O ex-administrador financeiro da TAP disse hoje que questionou sobre os contratos de gestão, obrigatórios em empresas públicas e que não existem na TAP, e que o ex-presidente Manuel Beja disse que há várias empresas públicas que não os têm.
"Sabia da necessidade de serem assinados contratos de gestão, eu próprio levantei essa questão quando estávamos a findar o período de três meses a contar de 24 de junho [de 2021], porque perguntei. [...] Tive uma conversa inclusive com o presidente do Conselho de Administração da TAP [Manuel Beja], que também era muito sensível a essas matérias e ele fez uma consulta e disse-me que várias empresas públicas portuguesas funcionam sem contratos de gestão, ou não têm contratos de gestão", afirmou João Gameiro, na comissão de inquérito à TAP.

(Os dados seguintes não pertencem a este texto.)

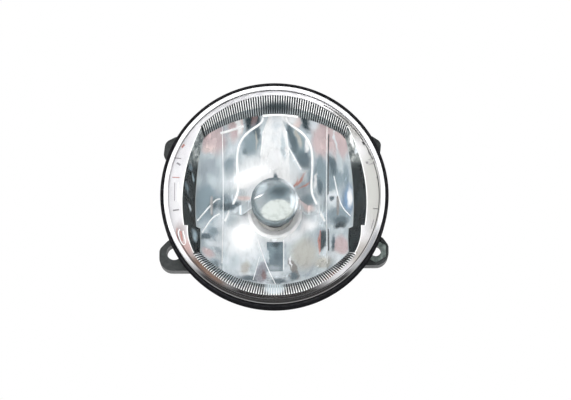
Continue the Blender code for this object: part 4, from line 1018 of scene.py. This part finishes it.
def make_marks():
    """Moulding marks on the silver ring: snap tabs, witness marks and a U-shaped gate mark; with them a
    painted shadow line along the ring's outer edge and a painted glint along the top of the opening.
    """
    mesh = bmesh.new()
    tabs = (
        # x, z, length, width, angle, material
        (-38.4, 14.9, 3, 0.5, -4, 1),
        (-37.9, 12.6, 1.7, 0.9, -30, 1),
        (-36.2, 19.8, 1.6, 0.9, 50, 2),
        (-38.9, 7.2, 2.8, 0.45, 0, 2),
        (-39.4, 1.5, 0.25, 8.6, 0, 1),
        (-38, 1.5, 0.2, 8.6, 0, 0),
        (-38.8, -5.9, 2.4, 0.7, 10, 1),
        # A tab at the right in the lacquer's colour; the grey lines that follow are painted shadow round it.
        (38.3, 13.7, 2.6, 1.3, 22, 4),
        (38.4, 12.7, 2.6, 0.35, 22, 1),
        (38.2, 14.7, 2.2, 0.3, 22, 1),
        (36.6, 13.2, 0.9, 1.3, 60, 1),
        (35.3, 20.9, 1.4, 0.9, -55, 3),
        (40.6, 7, 0.7, 0.5, 0, 3),
        (41, 4.6, 0.35, 0.8, 0, 3),
        (39.8, -5.4, 1.9, 0.4, -4, 3),
        (37.3, 17, 0.3, 2.2, 20, 1),
        (38.6, -11.5, 0.3, 4.4, -16, 1),
    )
    for x, z, length, width, angle, material in tabs:
        turn = radians(angle)
        reach = Vector((cos(turn), sin(turn))) * length / 2
        path = [(x + reach.x * k, z + reach.y * k) for k in (-1, -0.85, 0, 0.85, 1)]
        bead(mesh, path, width, 0.16, cone_y, material)
    gate = [(-37.3, -13.6), (-38, -15.2), (-36.6, -19.4), (-35.2, -20), (-34.8, -18.8), (-36, -14.2)]
    bead(mesh, along(gate), 0.4, 0.18, cone_y)
    bead(mesh, along([(-36.9, -14.4), (-36.2, -18.6)]), 0.9, 0.08, cone_y, 2)
    bead(mesh, along([(-38.3, -13), (-38.5, -15.6), (-37.2, -19.6)]), 0.35, 0.1, cone_y, 2)
    # A painted shadow line along the ring's outer edge, round the right and the bottom.
    bead(mesh, arc_points((0, 41.35), 62, -158, [i / 180 for i in range(181)]), 0.45, 0.08, cone_y, 3)
    # A painted glint along the top of the opening.
    glint = along([(-4.8, 33), (0, 33.5), (5, 33.2), (9.4, 32.7)])
    bead(mesh, glint, 0.9, 0.3, lambda x, z: WINDOW_Y - 0.3)
    finishes = ("edge_line", "mark_grey", "mark_rose", "mark_dark", "bezel_lacquer")
    piece("bezel_marks", mesh, "bezel", finishes, 40)


# -------- reflector


def read_table(table, z):
    """Linear reading of a table of (z, value) pairs, from high z to low."""
    if z >= table[0][0]:
        return table[0][1]
    for (z0, v0), (z1, v1) in zip(table, table[1:]):
        if z >= z1:
            return v1 + (v0 - v1) * (z - z1) / (z0 - z1)
    return table[-1][1]


def reflector_edge(z):
    """Half-width of the mirror at a height: bowed sides, within the housing's round bore."""
    side = MIRROR_HALF_WIDTH - max(0.0, abs(z) - 10) ** 2 * 0.004
    return min(side, sqrt(max(MIRROR_RADIUS**2 - z**2, 0.01)))


def strip_bounds(z):
    """Half-widths at which the mirror's upright strips meet, from the middle to the outer edge."""
    edge = reflector_edge(z)
    crease = min(CREASE_X, edge - 0.05)
    arch = min(read_table(ARCH, z), crease - 0.1)
    return [0.0, min(read_table(COLUMN, z), arch - 0.05), arch, crease, edge]


def mirror_y(x, z):
    """Depth of the faceted mirror: a paraboloid, with each strip bulging or hollowed between its creases."""
    bounds = strip_bounds(z)
    reach = min(abs(x), bounds[-1])
    strip = next(i for i in range(4) if reach <= bounds[i + 1] + 1e-9)
    share = (reach - bounds[strip]) / (bounds[strip + 1] - bounds[strip])
    if strip == 0:
        share = 0.5 + share / 2
    return VERTEX - (x * x + z * z) / (4 * FOCUS) + STRIP_HOLLOW[strip] * 4 * share * (1 - share)


def make_reflector():
    rows = 160
    mesh = bmesh.new()
    grid = []
    for r in range(rows + 1):
        z = MIRROR_TOP - 2 * MIRROR_TOP * r / rows
        bounds = strip_bounds(z)
        half = []
        for low, high, cells in zip(bounds, bounds[1:], STRIP_CELLS):
            half += [low + (high - low) * c / cells for c in range(cells)]
        half.append(bounds[-1])
        row = [-x for x in reversed(half[1:])] + half
        grid.append([mesh.verts.new((x, mirror_y(x, z), z)) for x in row])
    middle = len(grid[0]) // 2
    for upper, lower in zip(grid, grid[1:]):
        for i in range(len(upper) - 1):
            corners = [upper[i], upper[i + 1], lower[i + 1], lower[i]]
            if all(hypot(v.co.x, v.co.z) < HOLE_RADIUS + 1.1 for v in corners):
                continue
            face = mesh.faces.new(corners)
            face.material_index = 0 if i < middle else 1
            if middle - STRIP_CELLS[0] <= i < middle + STRIP_CELLS[0]:
                face.material_index = middle_finish(corners[0].co.z, face.material_index)
    finishes = ("mirror_left", "mirror_right", "mirror_column", "mirror_painted_pane", "moulded_grey")
    mirror = ("reflector_mirror", mesh, "reflector", finishes, 8)
    shell = thicken(piece(*mirror, replaces=("reflector",), facing=to_front), 0.6)
    shell.material_offset = finishes.index("moulded_grey")
    make_creases()
    make_reflector_back()


def middle_finish(z, plain):
    """The middle strip is a column painted with a bright reflection above the bulb, with a pane of dark
    painted reflection in it below.
    """
    if z > COLUMN_FOOT:
        return 2
    return 3 if PAINTED_DARK_PANE[0] < z < PAINTED_DARK_PANE[1] else plain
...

O ex-administrador financeiro, que exerceu funções durante quatro meses em 2021, respondia a questões da deputada socialista Fátima Fonseca sobre o estatuto do gestor público, a que a TAP passou a estar abrangida quando regressou ao controlo do Estado, e sobre os contratos de gestão que têm de ser assinados pelos administradores de empresas públicas, no prazo de três meses após início de funções e que, no caso da companhia aérea, ainda não foram.
Afirmando que conhecia o estatuto do gestor público antes de integrar os órgãos sociais da TAP, João Gameiro adiantou que era para si importante ter um contrato de gestão, bem como um seguro `directors & officers`, uma vez que são cargos com responsabilidade penal, civil e financeira pelas decisões e atos assumidos.
Segundo o ex-responsável, a companhia aérea tinha um seguro para aquele efeito, mas era "diminuto", porque, na sequência das dificuldades causadas pela pandemia de covid-19, o capital das seguradoras diminuiu e "passou a ser muito difícil encontrar no mercado uma seguradora que estivesse disponível a segurar a TAP".
"Isso foi um assunto importante, creio eu, para os vários elementos da administração e a que o presidente do Conselho de Administração deu importância e que ficou um bocadinho nele liderar esse processo de tentar arrancar um mecanismo - não havendo o seguro - alguma outra salvaguarda que enquadrasse a responsabilidade dos administradores", explicou.
O ex-administrador financeiro explicou mais tarde, em resposta ao deputado social-democrata Hugo Carneiro, que esta foi mesmo uma das razões pelas quais renunciou ao cargo, porque entendia ser "fundamental ter o seguro".
"Não havendo o seguro, [...] então era fundamental ter um contrato de gestão, tentar-se por via do contrato salvaguardar os administradores e sei que o presidente do Conselho de Administração estaria a tomar iniciativas nessa medida, mas chegou uma altura em que entendi que isso não ia acontecer", apontou.
Questionado sobre o comunicado divulgado pelo Governo na altura da sua renúncia, que refere "motivos pessoais imprevisíveis", João Gameiro desvalorizou, considerando que na perspetiva das tutelas "tratava-se de facto de motivos pessoais e não previsíveis".
Quanto à relação com o Ministério das Finanças, o ex-administrador explicou que havia um canal de diálogo com o então secretário de Estado do Tesouro, Miguel Cruz, e com a Direção-Geral do Tesouro e Finanças (DGTF), sublinhando nunca ter sentido "ausência de resposta".
Quanto aos custos da frota de aviões, que motivou a abertura de um inquérito por parte do Ministério Público por indícios de que a TAP possa estar a pagar mais do que as concorrentes, o ex-administrador disse que nunca fez essa comparação com as congéneres e que só teve conhecimento do caso posteriormente à sua saída.
O PSD questionou ainda o ex-responsável sobre uma compra de copos de papel para a companhia, no valor de 620.000 euros, cuja decisão foi tomada pela Comissão Executiva, fazendo o paralelismo com a indemnização de 500.000 euros paga à ex-administradora Alexandra Reis, que não terá sido alvo de discussão na mesma sede.
João Gameiro respondeu que, no período de quatro meses em que esteve na companhia, "as decisões estavam muito concentradas no Conselho de Administração e na Comissão Executiva". "Acho que os diretores não assinavam nada, tudo tinha de ser levado aos administradores", acrescentou.